Microcontrollers and machine learning are beginning to play a role in managing solar power on mobile platforms. A smart energy management system can learn a user's typical driving habits — speed, terrain, stop frequency — and incorporate a solar forecast for the day to optimize battery charging. For example, the system could draw more current from solar panels when sunlight is abundant and reduce motor assist during low-light periods, maximizing overall range. Some prototype systems already integrate GPS and local weather data to predict solar availability throughout the day and adjust the charging strategy accordingly.

Hybrid Charging Architectures with Supercapacitors

Supercapacitors offer very fast charge and discharge rates and can handle thousands of cycles without degradation. A hybrid system that uses a small supercapacitor bank to handle peak motor current demands — such as climbing a hill — can reduce the load on the main battery. Solar energy can then be used to recharge the supercapacitors throughout the day, preserving the main battery for baseline travel. This approach smooths out the power draw and makes the most efficient use of the intermittent energy from solar panels.

Combining these technologies could yield a wheelchair that operates for 8–10 continuous hours on a single full charge and is partially or fully self-sustaining on sunny days. While that vision is not yet commercial reality, the trajectory of development is clear.

Practical Considerations for Users Considering Solar

For current electric wheelchair users evaluating solar, several practical points warrant attention. First, the user's typical environment matters most. Someone who spends most of their time indoors or in consistently overcast climates will derive limited benefit from solar. Conversely, a user who lives in a sunny region and spends a few hours outdoors daily can realize meaningful range extension.

Second, installation should be carried out by a technician familiar with both wheelchair electronics and solar components. Mismatched voltage or improper charge controller settings can damage batteries or create fire hazards. Many wheelchair dealers now offer solar integration services or can refer customers to a qualified installer.
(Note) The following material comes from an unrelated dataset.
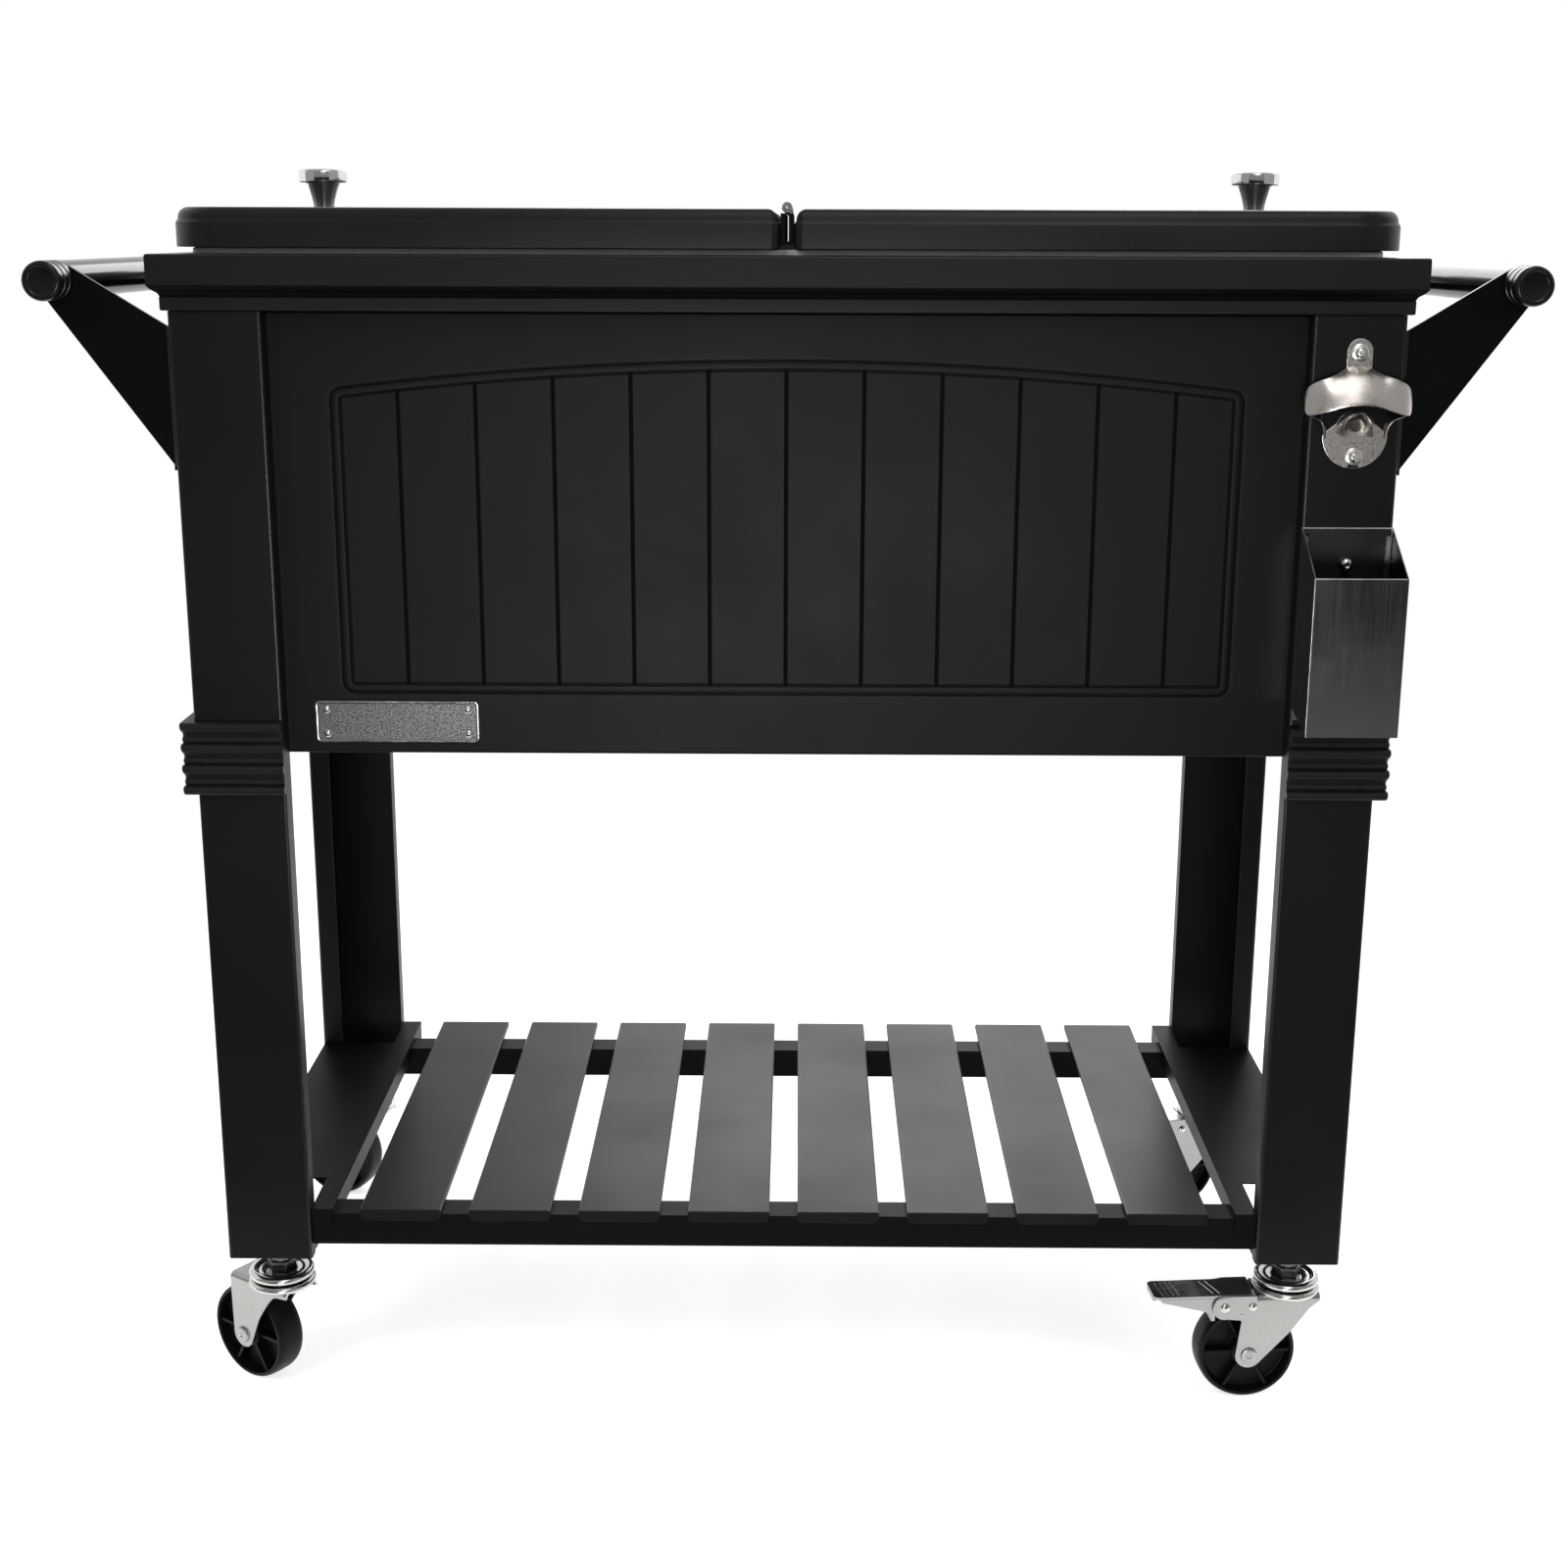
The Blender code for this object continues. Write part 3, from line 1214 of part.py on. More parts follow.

Finally, users should manage expectations. Solar is a range extender and battery saver, not a replacement for plug-in charging. Even with a well-designed system, the wheelchair will still need to be plugged in regularly, especially during winter months or after heavy use on consecutive days. But for the user who wants to stretch the distance between charges and reduce the anxiety associated with battery limits, solar offers a tangible and growing capability.

Conclusion: Toward Solar Independence

Electric wheelchairs have already transformed lives by restoring mobility to millions. The next frontier is extending that mobility so users can travel farther, stay out longer, and worry less about battery life. Solar power provides a path toward that goal — a path built on mature photovoltaic technology, advancing energy management systems, and a growing ecosystem of products and services designed for electric mobility.

The convergence of lightweight flexible solar materials, intelligent power electronics, and high-density batteries will continue to push the boundaries of what is possible. Within the next decade, solar-ready electric wheelchairs may become the norm rather than the exception, making everyday outdoor travel more sustainable and more independent for users around the world.